Öte yandan, 2007’deki Sebahat Tuncel tahliyesi örneği dururken, Meclis’e seçilen KCK, Ergenekon ve Balyoz sanıklarının tahliye edilmeyişini de yadırgıyorum. Bence hepsi bir an önce tahliye edilip meclisteki yerlerini almalılar.
Burada BDP’ye iki çift lafım olacak: Çok haksızlığa uğramış bir toplumsal kesimi temsil ettiklerine kuşku yok, ama bu durum, temsilcisi oldukları hareketin sürekli şiddete başvurmasını ve kendilerinin de bunu her daim “sopa” gibi kullanmasını haklı kılmıyor. Karşılaştıkları her engelde “ya sorunumuzu çözün, ya da yakarız ortalığı” havasında tehditler savurmaları, aslında demokrasiden pek bir şey anlamadıklarını gösteriyor.
Öte yandan, karşılaştıkları tüm engellerin “Kürt oldukları için” çıkarıldığına inanmaları da ayrı bir yanılgı ve de sorun.
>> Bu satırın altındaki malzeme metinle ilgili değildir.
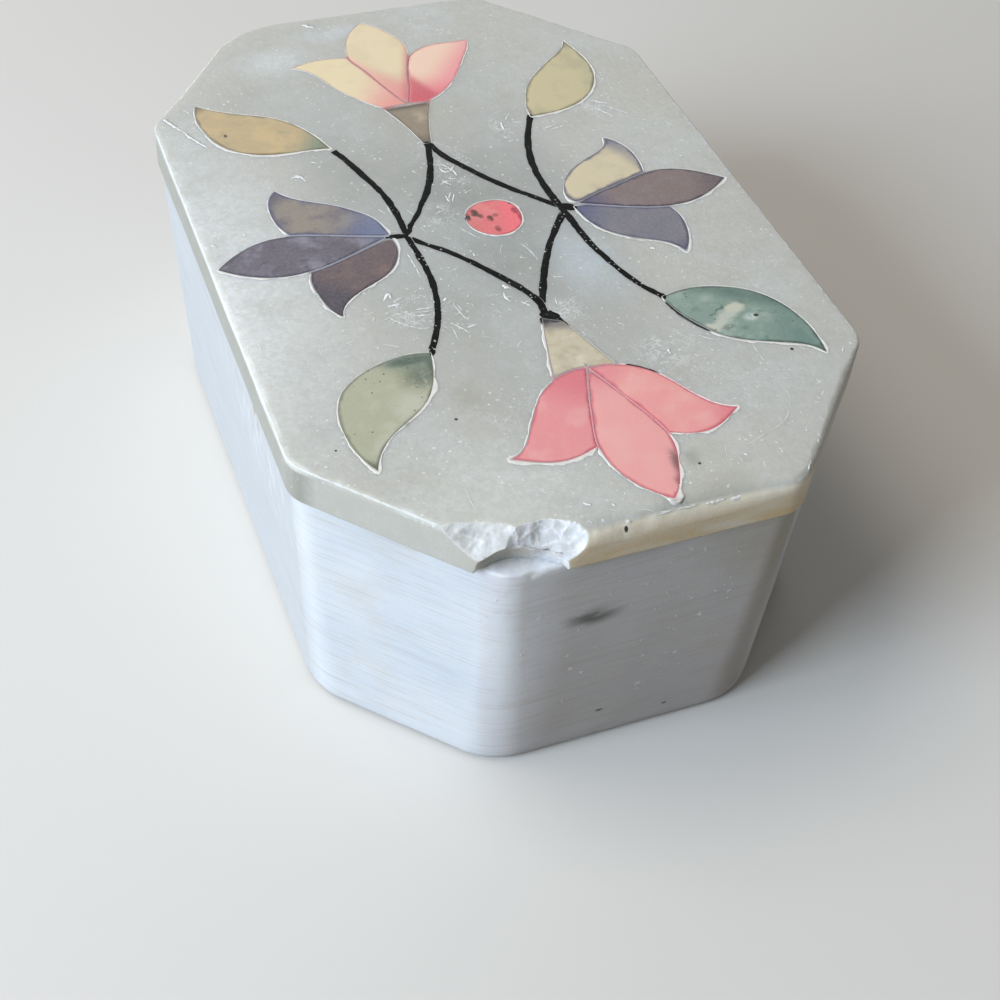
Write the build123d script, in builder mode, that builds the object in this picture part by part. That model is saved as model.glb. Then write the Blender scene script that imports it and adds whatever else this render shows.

Oysa Hatip Dicle’nin takıldığı engelin benzerine geçmişte Tayyip Erdoğan da takıldı. Bugün, Türk milliyetçisi MHP’nin asker kökenli bir adayı da Meclis dışında kalmış durumda. Yani Türkiye’nin otoriter hukuk geleneğinden her Türkiyeli nasibini alabiliyor. Ama hepsi boykota, şiddete ve “vur gerilla vur” diye yürümeye başlamıyor...
AK Parti’nin sorumluluğu
Gelelim AK Parti’ye... Başta da belirttiğim gibi, iktidar partisi, yaşadığımız bu krizin mimarı ve dolayısıyla sorumlusu değil. Aksine, krizi üreten “yargı”nın aldığı kararlardan yakın geçmişte kendisi de zarar görmüş bir parti.
Fakat siyasi iktidara ve meclis çoğunluğuna sahip olduğu için de, krizi çözmenin sorumluluğu başka herkesten çok AK Parti üzerinde. Başbakan Erdoğan, önceki günkü “milli irade üzerinde vesayet kabul etmem” mesajıyla iyi bir sinyal verdi. Ama bu kabul etmeyişin nasıl olacağının detaylandırılması gerek.
BDP’nin ise bu fanatik reddiyeciliği bırakıp meclise gelmesi lazım ki, bütün partiler bir araya gelip bir çözüm üretebilsin. Eğer hepsi isterse, bu kriz de elbet aşılabilir.